Match sun to species

Most flowering dwarf trees want at least 4-6 hours of sun. Japanese Maple and Serviceberry handle partial shade. Citrus demands full sun. Sky Pencil Holly tolerates shade. Match the tree to what your spot actually provides, not what you wish it provided. For our full shade recommendations, see the shade-tolerant trees guide.

Plan for the mature size, not the nursery size

That 4-foot tree in a 5-gallon pot is going to be 15 feet tall and 12 feet wide in ten years. Plan the spacing around mature dimensions. A front yard with three properly spaced small trees looks better than a front yard with six trees jammed together that have to be removed in five years.

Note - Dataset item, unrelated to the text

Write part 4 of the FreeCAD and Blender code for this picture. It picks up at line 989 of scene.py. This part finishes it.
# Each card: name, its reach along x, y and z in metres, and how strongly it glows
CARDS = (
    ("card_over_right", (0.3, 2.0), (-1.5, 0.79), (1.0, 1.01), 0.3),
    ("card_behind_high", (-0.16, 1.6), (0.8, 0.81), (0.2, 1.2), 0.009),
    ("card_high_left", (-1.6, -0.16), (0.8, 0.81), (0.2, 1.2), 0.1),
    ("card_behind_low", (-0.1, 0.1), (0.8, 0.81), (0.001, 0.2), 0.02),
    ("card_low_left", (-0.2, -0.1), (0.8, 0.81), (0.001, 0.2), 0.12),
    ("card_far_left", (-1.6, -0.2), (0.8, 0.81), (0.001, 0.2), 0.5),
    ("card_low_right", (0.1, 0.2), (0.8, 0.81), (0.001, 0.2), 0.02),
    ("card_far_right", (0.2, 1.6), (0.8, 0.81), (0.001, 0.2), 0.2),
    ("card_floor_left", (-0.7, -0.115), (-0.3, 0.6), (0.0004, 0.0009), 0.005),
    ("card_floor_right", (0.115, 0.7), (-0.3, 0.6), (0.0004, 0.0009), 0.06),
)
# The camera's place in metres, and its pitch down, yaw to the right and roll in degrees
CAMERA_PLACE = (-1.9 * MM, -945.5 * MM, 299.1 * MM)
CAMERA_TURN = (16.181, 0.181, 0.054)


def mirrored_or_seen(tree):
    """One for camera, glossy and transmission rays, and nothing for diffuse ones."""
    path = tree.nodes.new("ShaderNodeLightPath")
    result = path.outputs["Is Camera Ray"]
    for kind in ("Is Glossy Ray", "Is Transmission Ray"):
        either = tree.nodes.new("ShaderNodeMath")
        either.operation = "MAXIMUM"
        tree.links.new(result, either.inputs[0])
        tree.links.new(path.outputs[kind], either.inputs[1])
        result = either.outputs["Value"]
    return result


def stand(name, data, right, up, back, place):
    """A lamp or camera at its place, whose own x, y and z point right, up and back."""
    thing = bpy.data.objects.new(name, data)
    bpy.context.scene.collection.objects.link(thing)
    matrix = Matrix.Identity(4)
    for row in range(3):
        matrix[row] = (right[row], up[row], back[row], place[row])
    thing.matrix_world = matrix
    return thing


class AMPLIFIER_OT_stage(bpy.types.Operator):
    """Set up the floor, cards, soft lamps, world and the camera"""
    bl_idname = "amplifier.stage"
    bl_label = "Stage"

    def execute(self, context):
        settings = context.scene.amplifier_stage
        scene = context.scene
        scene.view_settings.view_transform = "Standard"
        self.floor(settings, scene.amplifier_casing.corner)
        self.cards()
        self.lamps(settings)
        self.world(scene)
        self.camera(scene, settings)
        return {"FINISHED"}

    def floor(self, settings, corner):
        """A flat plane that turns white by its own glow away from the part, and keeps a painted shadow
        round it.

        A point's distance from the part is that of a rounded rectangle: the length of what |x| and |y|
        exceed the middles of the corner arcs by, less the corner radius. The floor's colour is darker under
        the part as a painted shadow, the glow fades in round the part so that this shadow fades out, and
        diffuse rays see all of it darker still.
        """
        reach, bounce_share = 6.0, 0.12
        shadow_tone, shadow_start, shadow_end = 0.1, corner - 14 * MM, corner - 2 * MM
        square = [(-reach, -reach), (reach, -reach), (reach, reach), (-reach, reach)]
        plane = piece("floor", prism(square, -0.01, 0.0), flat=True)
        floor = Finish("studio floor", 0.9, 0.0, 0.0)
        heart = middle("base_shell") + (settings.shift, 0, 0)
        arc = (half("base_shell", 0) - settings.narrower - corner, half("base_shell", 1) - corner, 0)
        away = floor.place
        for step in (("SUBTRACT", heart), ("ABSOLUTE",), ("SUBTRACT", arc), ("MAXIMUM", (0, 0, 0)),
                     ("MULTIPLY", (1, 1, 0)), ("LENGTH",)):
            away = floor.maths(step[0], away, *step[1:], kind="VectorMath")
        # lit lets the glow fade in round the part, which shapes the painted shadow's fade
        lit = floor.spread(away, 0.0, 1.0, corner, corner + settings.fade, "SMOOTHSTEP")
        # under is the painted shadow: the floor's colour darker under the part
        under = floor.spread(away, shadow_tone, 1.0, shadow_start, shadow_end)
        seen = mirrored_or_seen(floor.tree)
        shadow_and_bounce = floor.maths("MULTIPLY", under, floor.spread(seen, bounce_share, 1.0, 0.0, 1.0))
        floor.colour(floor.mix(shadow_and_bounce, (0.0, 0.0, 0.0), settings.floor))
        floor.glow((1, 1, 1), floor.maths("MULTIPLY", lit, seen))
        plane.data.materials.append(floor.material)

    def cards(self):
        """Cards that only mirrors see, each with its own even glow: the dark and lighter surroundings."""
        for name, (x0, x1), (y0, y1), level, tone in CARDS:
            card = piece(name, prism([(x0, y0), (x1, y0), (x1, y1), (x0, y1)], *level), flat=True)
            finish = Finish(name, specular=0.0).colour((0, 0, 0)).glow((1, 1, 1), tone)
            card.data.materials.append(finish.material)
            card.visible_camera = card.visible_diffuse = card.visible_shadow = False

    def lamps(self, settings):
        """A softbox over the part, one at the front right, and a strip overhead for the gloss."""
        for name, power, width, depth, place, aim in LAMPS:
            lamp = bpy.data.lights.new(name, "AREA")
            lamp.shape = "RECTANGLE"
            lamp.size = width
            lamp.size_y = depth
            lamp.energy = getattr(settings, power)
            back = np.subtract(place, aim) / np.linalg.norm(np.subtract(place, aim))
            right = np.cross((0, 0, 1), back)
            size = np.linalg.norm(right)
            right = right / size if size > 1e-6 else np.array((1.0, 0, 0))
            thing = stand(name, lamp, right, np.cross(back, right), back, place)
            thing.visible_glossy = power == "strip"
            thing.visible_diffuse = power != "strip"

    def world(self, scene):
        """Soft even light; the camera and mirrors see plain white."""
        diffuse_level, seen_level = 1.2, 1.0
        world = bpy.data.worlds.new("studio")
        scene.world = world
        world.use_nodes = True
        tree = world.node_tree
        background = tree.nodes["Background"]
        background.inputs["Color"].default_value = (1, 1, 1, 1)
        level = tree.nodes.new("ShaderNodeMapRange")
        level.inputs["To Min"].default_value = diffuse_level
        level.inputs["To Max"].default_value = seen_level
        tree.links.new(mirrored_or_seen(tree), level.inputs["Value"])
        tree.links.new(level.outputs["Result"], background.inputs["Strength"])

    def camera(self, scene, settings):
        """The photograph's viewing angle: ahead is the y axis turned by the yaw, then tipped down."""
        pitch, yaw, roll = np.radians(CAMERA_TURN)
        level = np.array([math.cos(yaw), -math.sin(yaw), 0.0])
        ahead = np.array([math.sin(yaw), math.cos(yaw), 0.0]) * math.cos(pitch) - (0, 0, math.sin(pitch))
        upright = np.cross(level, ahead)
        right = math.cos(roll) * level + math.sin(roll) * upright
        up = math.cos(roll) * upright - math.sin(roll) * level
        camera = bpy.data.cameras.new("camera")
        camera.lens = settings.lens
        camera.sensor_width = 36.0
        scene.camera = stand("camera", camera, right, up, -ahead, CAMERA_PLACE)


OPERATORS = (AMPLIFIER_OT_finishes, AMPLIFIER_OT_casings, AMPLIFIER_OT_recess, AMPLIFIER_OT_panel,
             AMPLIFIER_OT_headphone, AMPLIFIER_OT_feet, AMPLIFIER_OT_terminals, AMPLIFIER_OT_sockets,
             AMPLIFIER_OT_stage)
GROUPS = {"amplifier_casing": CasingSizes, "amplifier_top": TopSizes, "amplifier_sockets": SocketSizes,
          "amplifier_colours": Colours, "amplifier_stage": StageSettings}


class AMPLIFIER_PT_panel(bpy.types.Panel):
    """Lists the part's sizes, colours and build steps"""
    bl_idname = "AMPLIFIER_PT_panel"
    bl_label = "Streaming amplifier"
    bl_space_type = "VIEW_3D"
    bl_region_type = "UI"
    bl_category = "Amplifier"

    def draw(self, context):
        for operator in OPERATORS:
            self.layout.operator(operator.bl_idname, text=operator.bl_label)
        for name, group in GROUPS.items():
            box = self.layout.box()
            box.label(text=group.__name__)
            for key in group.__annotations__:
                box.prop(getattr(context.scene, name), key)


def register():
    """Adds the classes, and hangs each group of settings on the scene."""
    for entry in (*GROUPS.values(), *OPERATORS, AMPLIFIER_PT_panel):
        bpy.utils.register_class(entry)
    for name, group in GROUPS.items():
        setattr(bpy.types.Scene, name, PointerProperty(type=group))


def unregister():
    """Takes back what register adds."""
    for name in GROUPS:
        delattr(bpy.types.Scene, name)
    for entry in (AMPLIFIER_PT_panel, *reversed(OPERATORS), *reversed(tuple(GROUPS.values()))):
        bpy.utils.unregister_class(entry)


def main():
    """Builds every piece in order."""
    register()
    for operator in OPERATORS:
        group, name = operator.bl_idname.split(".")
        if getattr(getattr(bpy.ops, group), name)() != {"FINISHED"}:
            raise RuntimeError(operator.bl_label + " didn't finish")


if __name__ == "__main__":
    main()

For a complete guide to the planting process itself, see our tree planting tips page and bare root planting guide. For understanding how front yard trees impact your property value, this landscaping investment overview has useful data.

Frequently asked questions

What is the best dwarf tree for a front yard? Japanese Maple if you have afternoon shade. Crape Myrtle if you have full sun and want summer flowers. Eastern Redbud for spring color in zones 4-9. All three stay under 20 feet with the right cultivar.

What small tree grows the fastest? Crape Myrtle grows 2-3 feet per year once established. Eastern Redbud grows about 12-18 inches per year. Japanese Maples are the slowest at 6-12 inches per year. If you want fast, go with a Crape Myrtle.

Can I plant a small tree in a container? Japanese Maples do well in large containers (at least 20 gallons). Dwarf citrus, dwarf Crape Myrtles, and ‘Little Ollie’ olive also work. You’ll need to water more often and repot every 3-4 years. Container trees stay smaller than their in-ground counterparts.

Which small trees have the least messy fruit or flowers? Japanese Maple produces small seeds (samaras) that aren’t a problem. Fruitless olives produce almost nothing. Crape Myrtles drop spent flower clusters that decompose quickly. Avoid fruiting olives and standard crabapples if mess bothers you.

What dwarf tree works best near a patio? Japanese Maple (filtered shade, no mess), Crape Myrtle (flowers all summer, minimal litter), or ‘Little Gem’ Magnolia (evergreen, fragrant flowers, dense shade).